6.3.3 Monitoring Cadence & Data Freshness

Defining how often artifact evidence should be re-evaluated and how long that evidence remains useful.

S-CORE

  • Continuous monitoring only works when SBOMs, inventories, and vulnerability data are fresh enough to support real decisions.
  • Biggest gap: there is no shared cadence or freshness model for dependency evidence and its monitoring lifecycle.

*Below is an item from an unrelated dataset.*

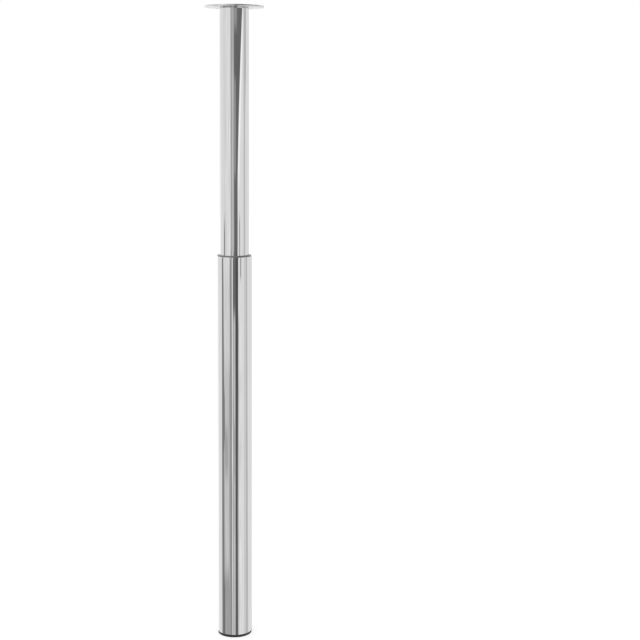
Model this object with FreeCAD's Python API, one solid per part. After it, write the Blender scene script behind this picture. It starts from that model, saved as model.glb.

6.4 Findings & Governance ⚪

Handling dependency-analysis findings and making their status visible across repositories and artifact types.

S-CORE

  • Dependency analysis needs a governance loop for triage, ownership, exceptions, and cross-repository reporting just as much as code analysis does.
  • The project needs to see not only individual alerts, but also where dependency-analysis coverage is still missing.
  • Biggest gap: no shared governance loop currently connects dependency findings, ownership, and coverage visibility across S-CORE.

6.4.1 Findings Ownership

Clarifying who is expected to fix, triage, or escalate dependency-analysis findings.

S-CORE

  • Dependency findings may involve repository maintainers, tooling owners, and infrastructure maintainers depending on where the affected artifact originates.
  • Biggest gap: there is no documented ownership model for handling dependency-analysis results across artifact classes.

6.4.2 Baselines and Risk Acceptance

Handling existing dependency debt and justified exceptions without losing visibility.

S-CORE

  • Some dependency risks may need temporary acceptance or migration baselines while repositories catch up.
  • Biggest gap: there is no shared policy for how dependency-analysis exceptions are justified, tracked, and revisited.

6.4.3 Cross-Repository Visibility

Measuring analysis coverage and findings across repositories and distributed artifacts.

S-CORE

  • Cross-repository visibility should show where dependency analysis is configured, which artifact classes are covered, and where unresolved issues remain.
  • Biggest gap: no common dashboard or conformance report currently summarizes dependency-analysis coverage across S-CORE.